→ **Directions**: Quote exactly the lines from the line containing "# The hollow" to the line containing "HALF = CAP_WIDTH / 2", both lines included, please, and nothing more.

→ **Supplied information**:
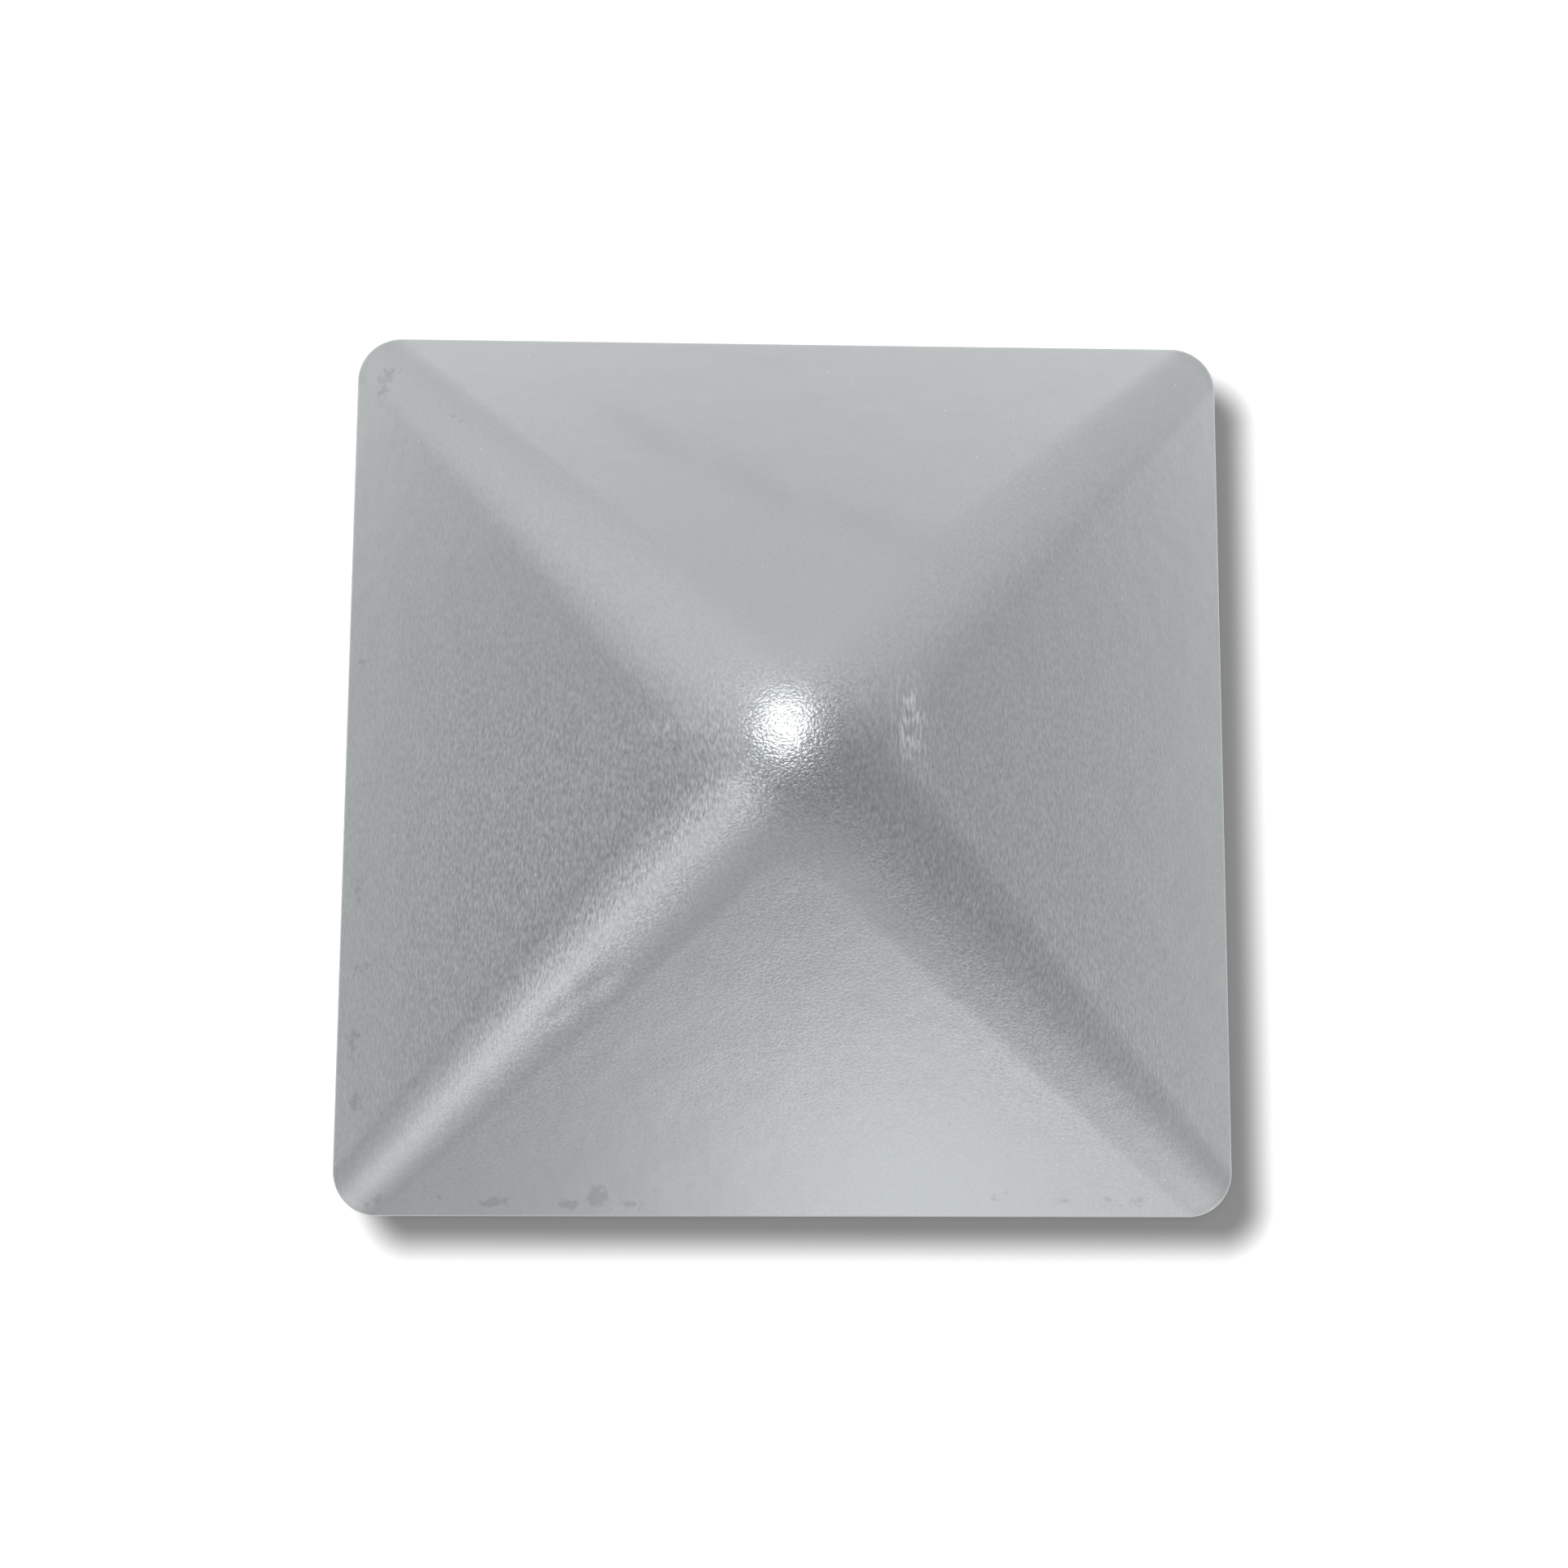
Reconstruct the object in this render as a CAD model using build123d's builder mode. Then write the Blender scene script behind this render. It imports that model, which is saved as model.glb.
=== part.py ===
from build123d import *
import math
import os

# Pressed steel pyramid cap for the open end of a square post. It is one piece of sheet: four flat faces
# that rise from the rim, run together in ridges that narrow towards the corners, and close in a dome.
# It is hollow underneath, with no turned-down lip, and it is welded on round its rim.
# The cap stands on the rim. The origin is in the middle of the rim's plane, and +Z points up.

# Driving sizes, in millimetres
cap_width = 100.0        # across the flats, the outside size of the post that it closes
cap_height = 22.0        # from the rim to the top of the crown
sheet = 2.0              # thickness of the pressed sheet
rim_edge = 1.3           # height of the trimmed edge under each face
corner_radius = 5.0      # the four corners, seen from above
crown_radius = 12.8      # what the corner radius of the outline would grow to in the middle
dome_reach = 12.5        # from the middle to where the dome runs out into the flat faces
shoulder_reach = 18.0    # from the middle to where the ridges begin to open into the dome
crown_flat = 3.0         # width of the level spot on top

# How the form is drawn: reach is the distance of an outline's sides from the middle
dome_outline_count = 6   # outlines that the dome is lofted through
turn_sharpness = 6       # how suddenly the square outline turns round as it nears the crown
roundest = 0.98          # largest share of the reach that an outline's corners may take

half_width = cap_width / 2
crown_reach = crown_flat / 2


def dome_drop(reach):
    """Drop from the middle at this reach, for faces with a slope of one: a parabola, then a straight line."""
    if reach < dome_reach:
        return reach**2 / (2 * dome_reach)
    return reach - dome_reach / 2


face_slope = (cap_height - rim_edge) / (dome_drop(half_width) - dome_drop(crown_reach))


def skin_height(reach):
    """Height of the outer skin at this distance from the middle, square to a side of the cap."""
    return cap_height - face_slope * (dome_drop(reach) - dome_drop(crown_reach))


def skin_angle(reach):
    """Tilt of the skin at this reach, in radians."""
    return math.atan(face_slope * min(reach / dome_reach, 1))


def ridge_radius(reach):
    """Corner radius of the outline at this reach: it grows evenly inwards, until the outline is round."""
    grown = crown_radius + (corner_radius - crown_radius) * reach / half_width
    return (grown**-turn_sharpness + (roundest * reach) ** -turn_sharpness) ** (-1 / turn_sharpness)


def outline(reach, depth):
    """Rounded square on which the skin this deep in the sheet, square to its faces, lies level."""
    inset = depth * math.sin(skin_angle(reach))
    level = skin_height(reach) - depth * math.cos(skin_angle(reach))
    with BuildSketch(Plane.XY.offset(level)) as square:
        RectangleRounded(2 * (reach - inset), 2 * (reach - inset), ridge_radius(reach) - inset)
    return square.sketch


# The faces start at the rim, and the hollow's faces where they reach the rim's plane
foot_reach = half_width + (rim_edge - sheet * math.cos(skin_angle(half_width))) / face_slope
middle_reach = (half_width + shoulder_reach) / 2
dome_step = (shoulder_reach - crown_reach) / (dome_outline_count - 1)
dome_reaches = [shoulder_reach - step * dome_step for step in range(dome_outline_count)]

with BuildPart() as pyramid_cap:
    # The trimmed edge stands upright
    extrude(outline(half_width, 0), amount=-rim_edge)
    # Outer skin: flat faces and conical ridges up to the shoulder, and the dome above it
    loft([outline(reach, 0) for reach in (half_width, middle_reach, shoulder_reach)], ruled=True)
    loft([outline(reach, 0) for reach in dome_reaches])
    # The hollow has the same form, one sheet deeper, and leaves a narrow flat land under the rim
    hollow_outlines = [outline(reach, sheet) for reach in (foot_reach, middle_reach, shoulder_reach)]
    loft(hollow_outlines, ruled=True, mode=Mode.SUBTRACT)
    loft([outline(reach, sheet) for reach in dome_reaches], mode=Mode.SUBTRACT)

pyramid_cap.part.label = "pyramid_cap"

os.makedirs("parts", exist_ok=True)
export_step(pyramid_cap.part, "parts/pyramid_cap.step")
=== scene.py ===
"""A pyramid cap for a square post, pressed from steel sheet, on white paper and seen from almost straight above."""
import bpy
import math
import numpy as np
from mathutils import Matrix, Vector


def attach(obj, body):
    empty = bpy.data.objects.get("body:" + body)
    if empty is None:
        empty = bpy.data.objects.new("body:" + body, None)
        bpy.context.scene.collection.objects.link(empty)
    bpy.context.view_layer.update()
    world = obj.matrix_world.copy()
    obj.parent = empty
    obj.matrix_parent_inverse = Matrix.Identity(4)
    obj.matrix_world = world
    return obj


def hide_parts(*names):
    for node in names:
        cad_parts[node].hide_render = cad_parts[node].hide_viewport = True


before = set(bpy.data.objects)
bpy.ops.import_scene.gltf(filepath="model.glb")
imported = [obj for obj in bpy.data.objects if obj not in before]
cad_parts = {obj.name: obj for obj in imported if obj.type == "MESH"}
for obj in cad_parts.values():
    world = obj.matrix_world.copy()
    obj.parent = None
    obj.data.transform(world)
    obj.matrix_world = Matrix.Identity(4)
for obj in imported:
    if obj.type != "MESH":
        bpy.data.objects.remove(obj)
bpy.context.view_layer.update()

# Sizes in millimetres, the same as the solid's
CAP_WIDTH = 100.0
CAP_HEIGHT = 22.0
SHEET = 2.0
RIM_EDGE = 1.3
CORNER_RADIUS = 5.0
CROWN_RADIUS = 12.8
DOME_REACH = 12.5
TURN_SHARPNESS = 6.0
ROUNDEST = 0.98
HALF = CAP_WIDTH / 2

# What the press and the trimming leave on top of the plain form, in millimetres
FACE_BULGE = 0.35      # how far the faces stand out from flat, halfway up
EASED_EDGE = 0.3       # radius along the top of the trimmed edge
BROKEN_EDGE = 0.12     # radius along its foot

# How finely the skin is drawn
COLUMNS = 640            # all round
CORNER_CROWDING = 0.15   # how far the columns draw together at the ridges, in radians
SKIN_STATIONS = 86       # from the crown to the eased edge
HOLLOW_STATIONS = 34     # from the land under the rim to the middle of the hollow
EASED_STATIONS = 8       # over the eased edge
BROKEN_STATIONS = 5      # round the broken edge
LAND_STATIONS = 3        # across the land
SKIN_CROWDING = 1.04     # above one, the stations draw together towards the middle
HOLLOW_CROWDING = 1.15
CLEAR_OF_EDGE = 0.4      # how far the land's first station lies inside the cut edge, in millimetres
CLEAR_OF_HOLLOW = 0.15   # how far its last one lies outside the hollow


def srgb(code):
    """A hex colour such as "8a9a7a" as linear red, green, blue and one."""
    parts = [int(code[i:i + 2], 16) / 255 for i in (0, 2, 4)]
    return [p / 12.92 if p <= 0.04045 else ((p + 0.055) / 1.055) ** 2.4 for p in parts] + [1.0]


# The pressed skin


def dome_drop(reach):
    """Drop from the middle for faces with a slope of one: a parabola to the dome's reach, then a straight line."""
    return np.where(reach < DOME_REACH, reach ** 2 / (2 * DOME_REACH), reach - DOME_REACH / 2)


def skin_height(reach):
    """Height of the outer skin: the fall from crown to rim, plus a parabola from rim to crown that bulges the faces.

    The bulge fades in over the first quarter of the way out, so that the crown keeps its height.
    """
    share = reach / HALF
    fall = (CAP_HEIGHT - RIM_EDGE) * dome_drop(reach) / dome_drop(HALF)
    return CAP_HEIGHT - fall + FACE_BULGE * 4 * share * (1 - share) * np.minimum(share * 4, 1)


def skin_angle(reach):
    """Tilt of the skin in radians, from the heights a hundredth of a millimetre to each side."""
    nearer, farther = np.maximum(reach - 0.01, 0), reach + 0.01
    return np.arctan((skin_height(nearer) - skin_height(farther)) / (farther - nearer))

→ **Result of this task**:
    # The hollow has the same form, one sheet deeper, and leaves a narrow flat land under the rim
    hollow_outlines = [outline(reach, sheet) for reach in (foot_reach, middle_reach, shoulder_reach)]
    loft(hollow_outlines, ruled=True, mode=Mode.SUBTRACT)
    loft([outline(reach, sheet) for reach in dome_reaches], mode=Mode.SUBTRACT)

pyramid_cap.part.label = "pyramid_cap"

os.makedirs("parts", exist_ok=True)
export_step(pyramid_cap.part, "parts/pyramid_cap.step")
=== scene.py ===
"""A pyramid cap for a square post, pressed from steel sheet, on white paper and seen from almost straight above."""
import bpy
import math
import numpy as np
from mathutils import Matrix, Vector


def attach(obj, body):
    empty = bpy.data.objects.get("body:" + body)
    if empty is None:
        empty = bpy.data.objects.new("body:" + body, None)
        bpy.context.scene.collection.objects.link(empty)
    bpy.context.view_layer.update()
    world = obj.matrix_world.copy()
    obj.parent = empty
    obj.matrix_parent_inverse = Matrix.Identity(4)
    obj.matrix_world = world
    return obj


def hide_parts(*names):
    for node in names:
        cad_parts[node].hide_render = cad_parts[node].hide_viewport = True


before = set(bpy.data.objects)
bpy.ops.import_scene.gltf(filepath="model.glb")
imported = [obj for obj in bpy.data.objects if obj not in before]
cad_parts = {obj.name: obj for obj in imported if obj.type == "MESH"}
for obj in cad_parts.values():
    world = obj.matrix_world.copy()
    obj.parent = None
    obj.data.transform(world)
    obj.matrix_world = Matrix.Identity(4)
for obj in imported:
    if obj.type != "MESH":
        bpy.data.objects.remove(obj)
bpy.context.view_layer.update()

# Sizes in millimetres, the same as the solid's
CAP_WIDTH = 100.0
CAP_HEIGHT = 22.0
SHEET = 2.0
RIM_EDGE = 1.3
CORNER_RADIUS = 5.0
CROWN_RADIUS = 12.8
DOME_REACH = 12.5
TURN_SHARPNESS = 6.0
ROUNDEST = 0.98
HALF = CAP_WIDTH / 2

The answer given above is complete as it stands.